Con quale idolo è cresciuto?
«Il mio idolo è stato un giocatore che si è reso protagonista di uno dei periodi più belli del Palermo. Mi riferisco a Luca Toni. Avevo delle caratteristiche simili alle sue e sentirmi paragonare a un giocatore così importante era per me motivo di vanto e onore. Quello che ha fatto a Palermo è stato magnifico, in quello che è stato un vero e proprio trampolino per la sua carriera».

Mai tra i professionisti in Italia, affermazioni a suon di gol all’estero. Si è dato una spiegazione?
«Purtroppo il mio percorso calcistico in Italia è stato segnato da un problema fisico che mi ha limitato, non permettendomi di sviluppare la muscolatura idonea. Mi ero abituato a pensare che a calcio si giocasse con il dolore. La svolta è arrivata a San Marino, sia a livello professionale che umano. Oggi non sono lo stesso giocatore che tra i dilettanti in Italia stentava. Non ho dunque nulla da contestare a chi non mi ha concesso un’occasione tra i professionisti nel mio Paese, perché in quel periodo non ero all’altezza di quei palcoscenici».

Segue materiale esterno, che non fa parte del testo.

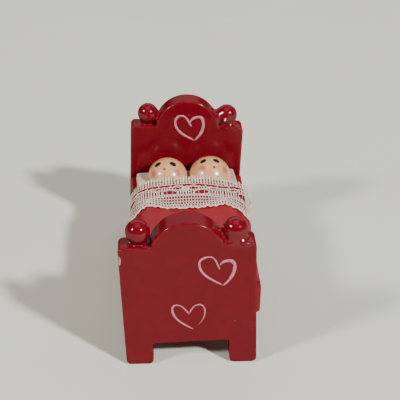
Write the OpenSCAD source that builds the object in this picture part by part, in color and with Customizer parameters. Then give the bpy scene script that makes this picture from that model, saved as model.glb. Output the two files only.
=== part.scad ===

Nel 2019 suo padre entrò a far parte del percorso di rinascita del Palermo. Ha sperato in una chiamata?
«No, tutt’altro. La mia storia in rosanero infatti è terminata quando entrai nella categoria Allievi, la stessa nella quale allenava mio padre. Caratterialmente non mi sentivo pronto ad affrontare quello che si sarebbe detto, soprattutto in merito a una mia possibile raccomandazione. Per queste ragioni preferii andare via e, non potendo cambiare regione, mi trasferii a Catania. Nel 2019 poi, tornare in Serie D non sarebbe stata per me la scelta giusta».

Brunori è finito ai margini. Sarebbe stato meglio chiudere prima questa vicenda, già in sede di mercato estivo?
«Probabilmente sarebbe stato meglio separarsi in estate. Il fatto che il simbolo a suon di gol della rinascita del Palermo sia finito ai margini non è sicuramente una bella immagine. Senza dubbio il tempo cancellerà questo spiacevole momento e Brunori porterà nel cuore i tifosi rosanero, che a loro volta si ricorderanno sempre di lui. La situazione attuale però non può che essere triste».

Le fa piacere il fatto che sui social diversi tifosi del Palermo abbiano fatto il suo nome per rinforzare l’attacco rosanero?
«Non sono un tipo che segue molto i social, provo a usarli il meno possibile. Certamente ho notato questo aspetto e mi fa molto piacere. Gli attestati di stima dei miei concittadini rappresentano un aspetto molto gradito».

E se arrivasse una chiamata del Palermo a gennaio?
«È un’ipotesi sicuramente affascinante. Poter giocare per la squadra della propria città, vestendo i panni del protagonista in uno stadio che ho sempre vissuto da spettatore, ha sicuramente qualcosa di romantico. Agendo però più razionalmente che di pancia, non so se questa rappresenterebbe per me la situazione migliore. Il mio sogno è sempre stato quello di giocare in Serie A e non so se la strada più giusta sia quella di passare dal torneo cadetto. Quest’ultimo, all’estero, ha un appeal minore e questo potrebbe farmi perdere in parte quanto guadagnato in questi anni a livello di visibilità. Chiaramente, se il Palermo dovesse chiamarmi, sarebbe impossibile non fare le dovute riflessioni su quella che sarebbe comunque un’ipotesi affascinante. Di certo c’è solo la chiusura del mio percorso con il Tianjin e da gennaio sarò svincolato. Questo aspetto mi permetterà di valutare al meglio le occasioni che si presenteranno».